WHAT YOU ARE ASKED TO DO:
Extract the data exactly, missing nothing.

+ + + + +

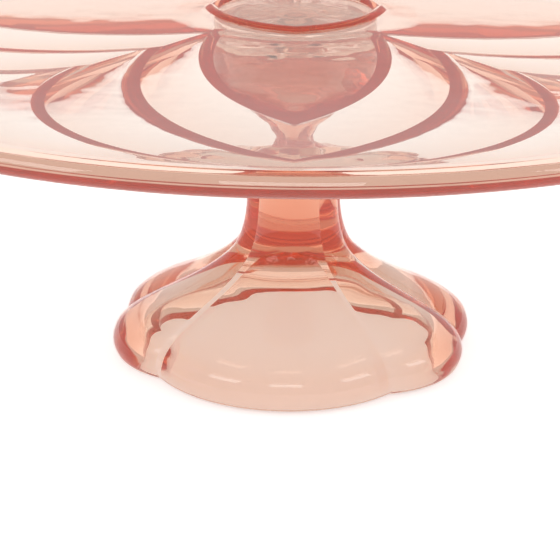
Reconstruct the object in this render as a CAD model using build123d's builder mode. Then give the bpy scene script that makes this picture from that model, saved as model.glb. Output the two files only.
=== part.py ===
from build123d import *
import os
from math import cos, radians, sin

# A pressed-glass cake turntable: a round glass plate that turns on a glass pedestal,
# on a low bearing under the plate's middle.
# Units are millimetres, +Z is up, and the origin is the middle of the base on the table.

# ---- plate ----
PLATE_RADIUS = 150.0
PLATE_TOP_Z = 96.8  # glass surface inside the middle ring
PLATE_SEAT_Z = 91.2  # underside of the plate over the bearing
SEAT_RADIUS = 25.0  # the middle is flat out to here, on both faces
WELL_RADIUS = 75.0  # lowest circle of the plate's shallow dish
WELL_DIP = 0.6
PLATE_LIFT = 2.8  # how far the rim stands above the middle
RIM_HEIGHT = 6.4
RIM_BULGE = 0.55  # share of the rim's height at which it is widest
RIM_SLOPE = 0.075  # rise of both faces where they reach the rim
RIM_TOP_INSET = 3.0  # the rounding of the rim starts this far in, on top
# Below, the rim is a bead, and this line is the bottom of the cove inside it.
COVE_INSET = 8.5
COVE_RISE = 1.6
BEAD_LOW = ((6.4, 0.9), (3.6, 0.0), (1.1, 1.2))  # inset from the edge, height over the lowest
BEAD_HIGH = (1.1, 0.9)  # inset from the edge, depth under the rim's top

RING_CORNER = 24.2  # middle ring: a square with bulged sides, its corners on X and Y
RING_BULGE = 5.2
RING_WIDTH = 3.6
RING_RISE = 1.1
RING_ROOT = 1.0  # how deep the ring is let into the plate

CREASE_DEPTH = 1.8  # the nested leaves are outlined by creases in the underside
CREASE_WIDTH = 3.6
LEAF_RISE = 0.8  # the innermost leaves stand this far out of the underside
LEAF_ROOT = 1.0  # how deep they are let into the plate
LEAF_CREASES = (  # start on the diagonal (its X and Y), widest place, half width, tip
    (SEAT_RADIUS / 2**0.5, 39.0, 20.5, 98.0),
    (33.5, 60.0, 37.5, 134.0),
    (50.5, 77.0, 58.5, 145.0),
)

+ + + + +

WRITTEN ANSWER:
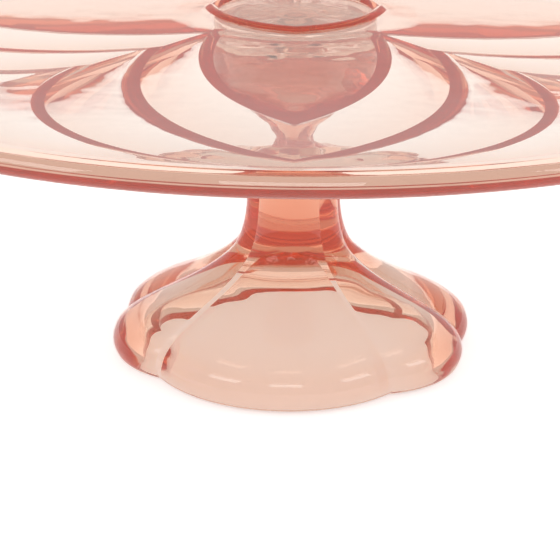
Reconstruct the object in this render as a CAD model using build123d's builder mode. Then give the bpy scene script that makes this picture from that model, saved as model.glb. Output the two files only.
=== part.py ===
from build123d import *
import os
from math import cos, radians, sin

# A pressed-glass cake turntable: a round glass plate that turns on a glass pedestal,
# on a low bearing under the plate's middle.
# Units are millimetres, +Z is up, and the origin is the middle of the base on the table.

# ---- plate ----
PLATE_RADIUS = 150.0
PLATE_TOP_Z = 96.8  # glass surface inside the middle ring
PLATE_SEAT_Z = 91.2  # underside of the plate over the bearing
SEAT_RADIUS = 25.0  # the middle is flat out to here, on both faces
WELL_RADIUS = 75.0  # lowest circle of the plate's shallow dish
WELL_DIP = 0.6
PLATE_LIFT = 2.8  # how far the rim stands above the middle
RIM_HEIGHT = 6.4
RIM_BULGE = 0.55  # share of the rim's height at which it is widest
RIM_SLOPE = 0.075  # rise of both faces where they reach the rim
RIM_TOP_INSET = 3.0  # the rounding of the rim starts this far in, on top
# Below, the rim is a bead, and this line is the bottom of the cove inside it.
COVE_INSET = 8.5
COVE_RISE = 1.6
BEAD_LOW = ((6.4, 0.9), (3.6, 0.0), (1.1, 1.2))  # inset from the edge, height over the lowest
BEAD_HIGH = (1.1, 0.9)  # inset from the edge, depth under the rim's top

RING_CORNER = 24.2  # middle ring: a square with bulged sides, its corners on X and Y
RING_BULGE = 5.2
RING_WIDTH = 3.6
RING_RISE = 1.1
RING_ROOT = 1.0  # how deep the ring is let into the plate

CREASE_DEPTH = 1.8  # the nested leaves are outlined by creases in the underside
CREASE_WIDTH = 3.6
LEAF_RISE = 0.8  # the innermost leaves stand this far out of the underside
LEAF_ROOT = 1.0  # how deep they are let into the plate
LEAF_CREASES = (  # start on the diagonal (its X and Y), widest place, half width, tip
    (SEAT_RADIUS / 2**0.5, 39.0, 20.5, 98.0),
    (33.5, 60.0, 37.5, 134.0),
    (50.5, 77.0, 58.5, 145.0),
)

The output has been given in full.